Govt must spend more to offset low private consumption and investment – there are large revenue shortfalls already 

Given the slowdown in the economy and the chances of a fairly big shortfall in revenues, the government should have avoided the cut in excise duties for petrol and diesel. To give up Rs 13,000 crore at a time when it needs to step up expenditure dramatically, without pressuring the fisc too much, is somewhat foolhardy. Along with RBI’s lower dividend of Rs 28,000 crore, that’s already a shortfall of Rs 41,000 crore or 0.24% of GDP. To begin with, the FY18 expenditure target of Rs 21.47 lakh crore was higher by just 7% over FY17. This appears all the more inadequate today since the economy is steadily losing momentum—GDP in Q1FY18 grew just 5.7% and RBI has cut its full year GVA forecast to 6.7%. In the absence of any meaningful private investment, the government needed to kick-start growth. Under the circumstances, taxing auto fuels consumed primarily by the better-off was a good way to enrich the exchequer, and the money could have been spent on projects that would have put money into the pockets of the less privileged and helped build assets like roads/railways.

The move to forego revenues is surprising since the government has not really managed to spend too much yet—just 44% of the expenditure target has been met in the five months to August. Also, a good chunk of this relates to revenue expenditure on subsidies for food, fuel and fertiliser, though that too will help drive up consumption demand. Moreover, only 35% of the capex budget has been spent. Under the circumstances, the government must start spending faster; in particular, it must give banks the additional `25,000 crore of capital which will help them to drop lending rates and stimulate borrowing.

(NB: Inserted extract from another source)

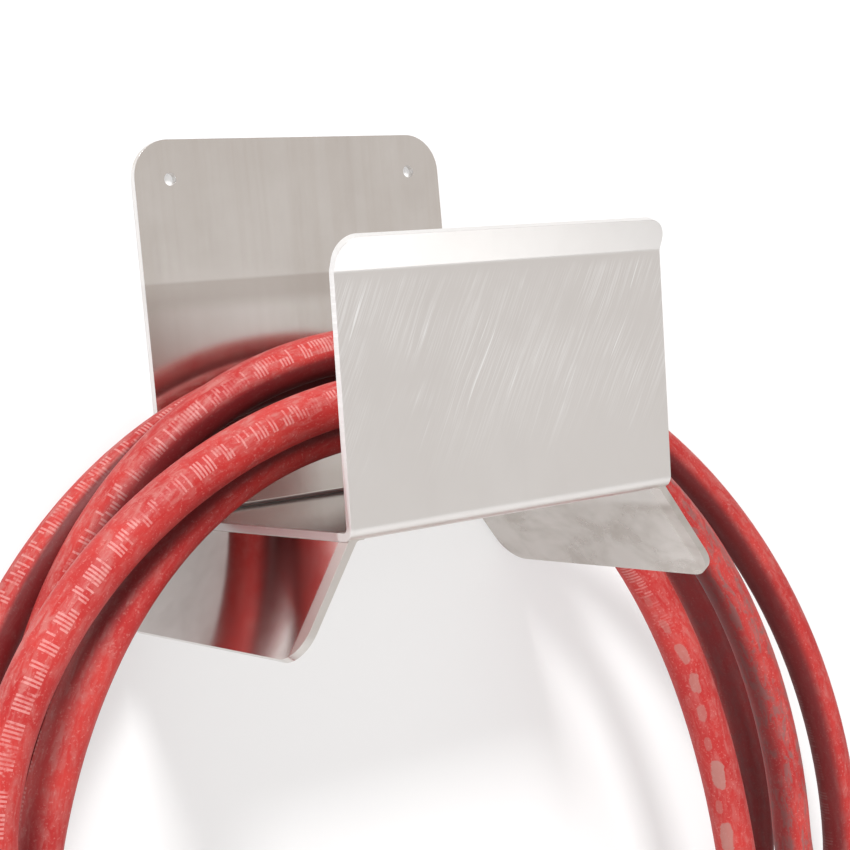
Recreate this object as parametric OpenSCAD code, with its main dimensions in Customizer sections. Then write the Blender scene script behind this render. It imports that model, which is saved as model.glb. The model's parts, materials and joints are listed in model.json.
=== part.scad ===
// Rubber air hose with a quick coupler and a swivel plug, coiled in four turns
// over a hanger bent from one stainless sheet.
// Origin: midway between the hanger's two screw holes, on the wall plane.
// +X to the right, +Y into the wall, +Z up. Units: millimetres.

/* [Hanger sheet] */
// Width of the hanger
hanger_w = 150; // [140:1:170]
// Thickness of the stainless sheet
sheet_t = 3; // [2:0.5:3]
// Height of the back plate above the shelf's top face
back_h = 152; // [145:1:165]
// Depth of the shelf, from the back plate's face to the front plate's face
shelf_depth = 132; // [125:1:140]
// Height of the front plate above the shelf's top face
front_h = 89; // [84:1:94]
// How far the front plate leans outward, in degrees
front_lean = 2.5; // [0:0.5:5]
// Length of the lip along the front plate's top
lip_len = 12; // [10:1:14]
// Further outward bend of the lip, in degrees
lip_bend = 21; // [15:1:25]
// Length of each side flange, measured from its bend
flange_len = 46; // [40:1:48]
// Side flanges' slope from the vertical, in degrees
flange_splay = 34; // [30:1:40]
// Gap between a side flange and the wall
flange_relief = 2; // [1:1:5]
// Diameter of the two screw holes
screw_hole_d = 5.3; // [4:0.1:6]
// Distance of each screw hole from the top and side edges
hole_inset = 16; // [14:1:18]

/* [Hose] */
// Outside diameter of the hose
hose_d = 18; // [17:0.5:18]
// Bore of the hose
hose_bore_d = 9.5; // [8:0.5:10]
// Length of hose gripped inside each ferrule
grip_len = 24; // [20:1:26]
// Straight length of hose above each end's fitting
straight_len = 80; // [75:5:90]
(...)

It is not clear now how much the government will be able to spend during the rest of the year since it may not want to overshoot the fiscal deficit by more than 30 bps, to about 3.5%. So far, direct taxes have netted the exchequer `2.24 lakh crore, up 15.5% and in line with the budgeted Rs 9.85 lakh crore. Corporate earnings are expected to pick up in the second half of the year, thanks to a weaker rupee and a pick-up in consumption during the festive and wedding seasons driven partly by the rise in salaries of state government officials. Also, it is likely a large part of the Rs 13,000 crore that consumers save on auto fuels, will be spent on other goods or services. However, although it is early days, there could be a shortfall in indirect tax collections given the teething troubles with the GST. While the total collections between April-August at Rs 3.6 lakh crore compares well with the target of Rs 9.3 lakh crore for the full year, the average monthly GST collections at Rs 38,400 crore in July-August are low compared to the break-even levels of around Rs 46,800 crore; so, it is critical to sort out the GST mess quickly. A bigger worry for the government is the Rs 2.88 lakh crore of non-tax receipts; apart from RBI’s lower dividends, the telecom sector could yield Rs 10,000 crore less than the estimated Rs 44,340 crore. Even if the disinvestment plan is a success and brings in the targeted Rs 72,500 crore, the government could have waited to give away assured revenues. And the pressure to give away more will mount if the economy continues to do badly.